**INPUT FOR THIS TASK:**

>> BEGIN

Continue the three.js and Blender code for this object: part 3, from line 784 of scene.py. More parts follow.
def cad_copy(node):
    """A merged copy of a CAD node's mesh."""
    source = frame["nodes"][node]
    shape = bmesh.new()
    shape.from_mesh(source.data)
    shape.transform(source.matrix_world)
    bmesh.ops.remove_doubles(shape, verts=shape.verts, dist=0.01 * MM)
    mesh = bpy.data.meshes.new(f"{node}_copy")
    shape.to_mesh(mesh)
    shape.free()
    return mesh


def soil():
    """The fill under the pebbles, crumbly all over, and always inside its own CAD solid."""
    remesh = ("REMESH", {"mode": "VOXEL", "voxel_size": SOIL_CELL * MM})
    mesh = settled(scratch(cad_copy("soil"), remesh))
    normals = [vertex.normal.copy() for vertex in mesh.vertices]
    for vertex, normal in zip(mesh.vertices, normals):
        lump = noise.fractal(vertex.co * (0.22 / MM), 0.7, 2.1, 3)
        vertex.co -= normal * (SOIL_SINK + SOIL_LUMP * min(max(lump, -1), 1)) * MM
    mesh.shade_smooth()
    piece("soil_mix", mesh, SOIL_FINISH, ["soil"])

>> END
>> BEGIN

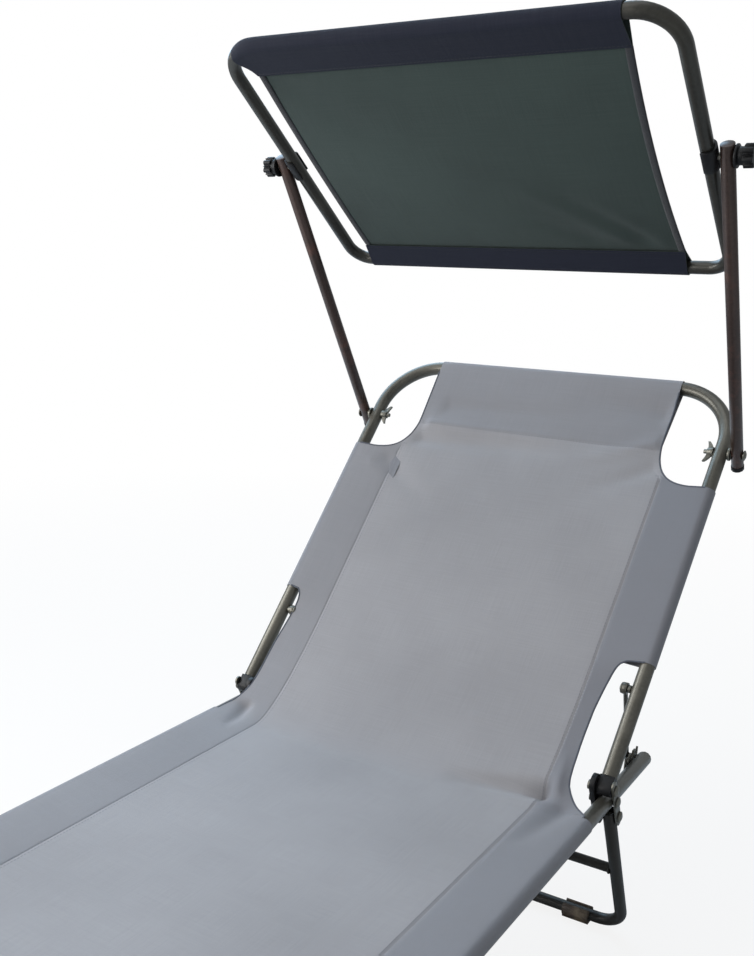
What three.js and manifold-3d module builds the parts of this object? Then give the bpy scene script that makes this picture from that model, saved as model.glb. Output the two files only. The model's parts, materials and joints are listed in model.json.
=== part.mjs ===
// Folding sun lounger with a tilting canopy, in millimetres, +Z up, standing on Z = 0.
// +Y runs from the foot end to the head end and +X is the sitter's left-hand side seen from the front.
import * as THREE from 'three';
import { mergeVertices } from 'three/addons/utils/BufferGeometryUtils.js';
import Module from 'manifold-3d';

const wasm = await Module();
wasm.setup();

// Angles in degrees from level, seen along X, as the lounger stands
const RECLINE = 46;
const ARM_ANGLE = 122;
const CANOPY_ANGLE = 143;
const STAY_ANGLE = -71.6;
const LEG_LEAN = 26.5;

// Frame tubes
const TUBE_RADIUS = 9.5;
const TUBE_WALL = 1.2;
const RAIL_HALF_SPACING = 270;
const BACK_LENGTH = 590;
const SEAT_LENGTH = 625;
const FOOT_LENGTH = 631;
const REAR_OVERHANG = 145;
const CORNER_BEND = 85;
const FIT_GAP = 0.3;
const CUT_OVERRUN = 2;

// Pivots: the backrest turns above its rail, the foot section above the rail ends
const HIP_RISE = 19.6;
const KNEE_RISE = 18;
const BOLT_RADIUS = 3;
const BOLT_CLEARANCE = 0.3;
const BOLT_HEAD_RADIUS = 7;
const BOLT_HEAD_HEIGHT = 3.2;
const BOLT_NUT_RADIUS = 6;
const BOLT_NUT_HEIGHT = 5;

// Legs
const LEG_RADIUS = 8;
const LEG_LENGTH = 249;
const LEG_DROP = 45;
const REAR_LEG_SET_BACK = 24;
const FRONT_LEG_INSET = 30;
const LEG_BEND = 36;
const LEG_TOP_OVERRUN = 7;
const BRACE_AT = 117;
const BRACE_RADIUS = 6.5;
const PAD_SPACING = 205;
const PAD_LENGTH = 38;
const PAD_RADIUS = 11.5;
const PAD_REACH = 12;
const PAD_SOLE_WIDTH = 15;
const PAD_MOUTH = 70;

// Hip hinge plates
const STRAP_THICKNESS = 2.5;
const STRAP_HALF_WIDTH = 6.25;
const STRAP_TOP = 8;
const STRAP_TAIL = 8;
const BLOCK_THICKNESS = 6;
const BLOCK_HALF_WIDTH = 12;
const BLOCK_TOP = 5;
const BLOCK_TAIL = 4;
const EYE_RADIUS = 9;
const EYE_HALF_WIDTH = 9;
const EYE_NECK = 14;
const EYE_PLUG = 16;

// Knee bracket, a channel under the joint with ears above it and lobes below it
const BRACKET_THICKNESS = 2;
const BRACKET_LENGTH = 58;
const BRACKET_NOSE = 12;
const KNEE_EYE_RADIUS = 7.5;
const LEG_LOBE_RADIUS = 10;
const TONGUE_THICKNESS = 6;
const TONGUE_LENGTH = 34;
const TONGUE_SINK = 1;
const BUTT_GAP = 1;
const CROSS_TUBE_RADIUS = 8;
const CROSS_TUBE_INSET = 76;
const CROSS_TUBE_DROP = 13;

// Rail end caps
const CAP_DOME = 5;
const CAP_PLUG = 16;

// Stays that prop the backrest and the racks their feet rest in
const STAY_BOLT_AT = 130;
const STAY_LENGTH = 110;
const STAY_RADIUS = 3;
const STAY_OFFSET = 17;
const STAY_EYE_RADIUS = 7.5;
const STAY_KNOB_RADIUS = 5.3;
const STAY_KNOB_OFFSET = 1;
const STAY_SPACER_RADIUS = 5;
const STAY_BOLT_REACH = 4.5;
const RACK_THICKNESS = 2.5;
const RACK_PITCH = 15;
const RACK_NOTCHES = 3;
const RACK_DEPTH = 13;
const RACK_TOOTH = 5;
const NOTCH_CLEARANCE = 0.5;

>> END

**YOUR INSTRUCTIONS:**
Print exactly the run of lines that starts at the line with "What three.js and" and ends at the line with "const PAD_MOUTH = 70;". Leave out every other line.

**ANSWER TO THIS PROBLEM:**
What three.js and manifold-3d module builds the parts of this object? Then give the bpy scene script that makes this picture from that model, saved as model.glb. Output the two files only. The model's parts, materials and joints are listed in model.json.
=== part.mjs ===
// Folding sun lounger with a tilting canopy, in millimetres, +Z up, standing on Z = 0.
// +Y runs from the foot end to the head end and +X is the sitter's left-hand side seen from the front.
import * as THREE from 'three';
import { mergeVertices } from 'three/addons/utils/BufferGeometryUtils.js';
import Module from 'manifold-3d';

const wasm = await Module();
wasm.setup();

// Angles in degrees from level, seen along X, as the lounger stands
const RECLINE = 46;
const ARM_ANGLE = 122;
const CANOPY_ANGLE = 143;
const STAY_ANGLE = -71.6;
const LEG_LEAN = 26.5;

// Frame tubes
const TUBE_RADIUS = 9.5;
const TUBE_WALL = 1.2;
const RAIL_HALF_SPACING = 270;
const BACK_LENGTH = 590;
const SEAT_LENGTH = 625;
const FOOT_LENGTH = 631;
const REAR_OVERHANG = 145;
const CORNER_BEND = 85;
const FIT_GAP = 0.3;
const CUT_OVERRUN = 2;

// Pivots: the backrest turns above its rail, the foot section above the rail ends
const HIP_RISE = 19.6;
const KNEE_RISE = 18;
const BOLT_RADIUS = 3;
const BOLT_CLEARANCE = 0.3;
const BOLT_HEAD_RADIUS = 7;
const BOLT_HEAD_HEIGHT = 3.2;
const BOLT_NUT_RADIUS = 6;
const BOLT_NUT_HEIGHT = 5;

// Legs
const LEG_RADIUS = 8;
const LEG_LENGTH = 249;
const LEG_DROP = 45;
const REAR_LEG_SET_BACK = 24;
const FRONT_LEG_INSET = 30;
const LEG_BEND = 36;
const LEG_TOP_OVERRUN = 7;
const BRACE_AT = 117;
const BRACE_RADIUS = 6.5;
const PAD_SPACING = 205;
const PAD_LENGTH = 38;
const PAD_RADIUS = 11.5;
const PAD_REACH = 12;
const PAD_SOLE_WIDTH = 15;
const PAD_MOUTH = 70;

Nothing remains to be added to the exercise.